Reporter: Dina Mirayanti Hutauruk | Editor: Herlina Kartika Dewi
KONTAN.CO.ID - JAKARTA. Restrukturisasi kredit perbankan yang terdampak Covid-19 semakin menurun seiring pulihnya bisnis beberapa debitur yang sempat jatuh. Kendati begitu, outstanding restrukturisasi tersebut masih cukup besar.
Sementara relaksasi restrukturisasi Covid-19 yang diberikan Otoritas Jasa Keuangan (OJK) hanya berlaku hingga Maret 2023. Jika relaksasi itu tidak diperpanjang maka kemungkinan besar rasio kredit bermasalah atau Non Performing Loan (NPL) perbankan akan melonjak mengingat restrukturisasi Covid-19 yang masuk kategori berisiko tinggi dan risiko menengah juga tinggi.
PT Bank Negara Indonesia Tbk (BNI) mencatatkan outstanding restrukturisasi Covid-19 secara konsolidasi sebesar Rp 62,9 triliun per Juni 2022. Angka tersebut sudah turun Rp 9,2 triliun dari akhir 2021.

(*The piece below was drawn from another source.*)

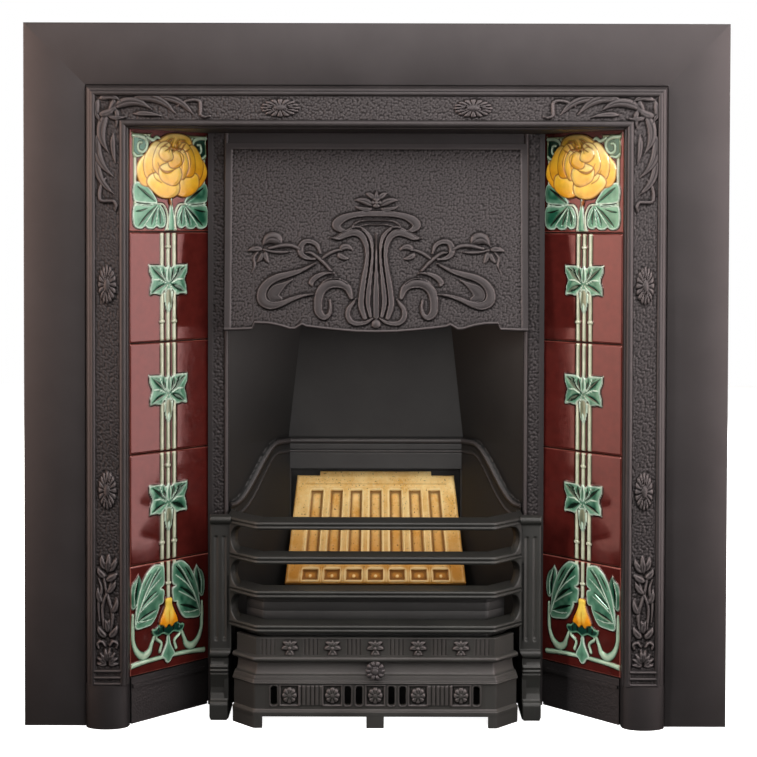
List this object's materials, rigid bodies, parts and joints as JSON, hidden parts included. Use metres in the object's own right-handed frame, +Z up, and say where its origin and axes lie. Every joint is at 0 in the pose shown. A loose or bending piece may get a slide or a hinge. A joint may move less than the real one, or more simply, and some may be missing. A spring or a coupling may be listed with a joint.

Baca Juga: Ini Sektor Debitur Perbankan yang Masih Sulit Bangkit dari Dampak Covid-19
Namun dari jumlah itu, sekitar 3,5% sudah turun jadi NPL, 12,2% masuk dalam perhatian khusus, dan 84,1% masih dalam ketegori lancar.
David Pirzada Direktur Manajemen Risiko BNI mengungkapkan, debitur yang sulit bangkit masih berasal dari sektor hotel, akomodasi, dan pariwisata, terutama di Bali yang memang mengandalkan lalu lintas turis mancanegara.
"Kalau hanya dari peningkatan turis domestik saja, masih belum akan bisa mengangkat kondisi sektor pariwisata di Bali," kata David pada Kontan.co.id, Minggu (21/8).
Sementara sektor-sektor lainnya, kata David, sudah menunjukkan perbaikan walaupun terdapat tekanan karena kondisi ekonomi global.
BNI terus melakukan pemetaan terhadap debitur-debitur yang masih melakukan restrukturisasi Covid-19. Untuk mengantisipasi resiko kredit tersebut, David bilang, perseroan sudah melakukan pencadangan 20% terhadap seluruh portofolio restrukturisasi Covid-19.